Con l’esperienza e il passaparola, gli emigranti hanno imparato che un modo per ridurre il rischio di subire violenze e abusi, e furti, durante il viaggio è non portare con sé tutto il denaro concordato, ma farselo spedire di volta in volta. Il 51 per cento degli intervistati ha detto di aver affidato il resto del denaro ad amici o famigliari; altri, il 29 per cento, addirittura al contrabbandiere. Ma non è sufficiente.
Per finire, la ricerca, che prende in considerazione anche gli africani che emigrano illegalmente in altri stati africani, arriva a una “scoperta”. Gli emigranti diretti in Europa sono più spesso vittime di abusi, sono più spesso “trafficati” rispetto a quelli che restano nel continente africano. Il motivo è che hanno più denaro con sé, durante il viaggio, o reperibile. E, spiega il rapporto, “più denaro hanno con sé, più è probabile che vengano trafficati”. Stando alle dichiarazioni rilasciate dagli intervistati, la differenza è in effetti notevole. Quelli diretti in Europa avevano in media 821 euro. Quelli in viaggio verso altri stati africani ne avevano in media 277. Tra quelli con destinazione l’Europa, i più “ricchi” risultano quelli che intendevano raggiungere la Francia (876 euro). La destinazione meno costosa sembra essere la Spagna (770 euro). La ricerca ha individuato inoltre un’altra differenza.
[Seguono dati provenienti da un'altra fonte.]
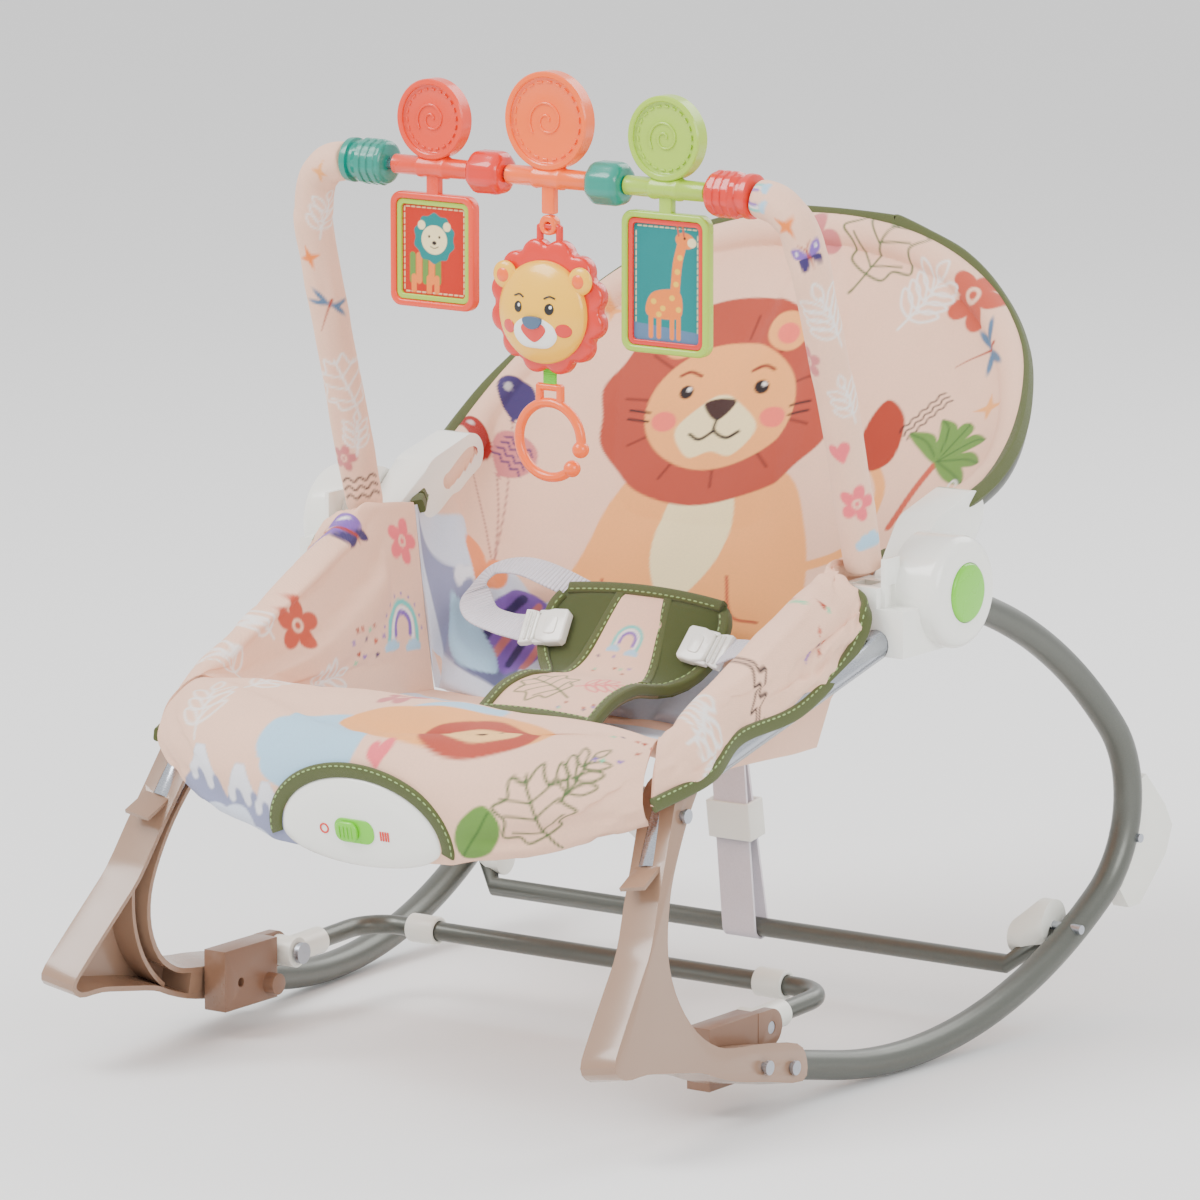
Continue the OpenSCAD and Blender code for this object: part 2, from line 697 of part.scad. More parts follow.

Le donne del campione avevano in media 776 euro contro i 447 degli uomini.
Perde valore, alla luce di questi dati, l’asserzione che sia una condizione di povertà estrema a costringere a emigrare, argomento che in Italia continua a essere usato per chiedere che lo status di rifugiato sia riconosciuto a tutti gli emigranti illegali, non solo ai profughi, già smentito da altre ricerche condotte nel corso degli anni.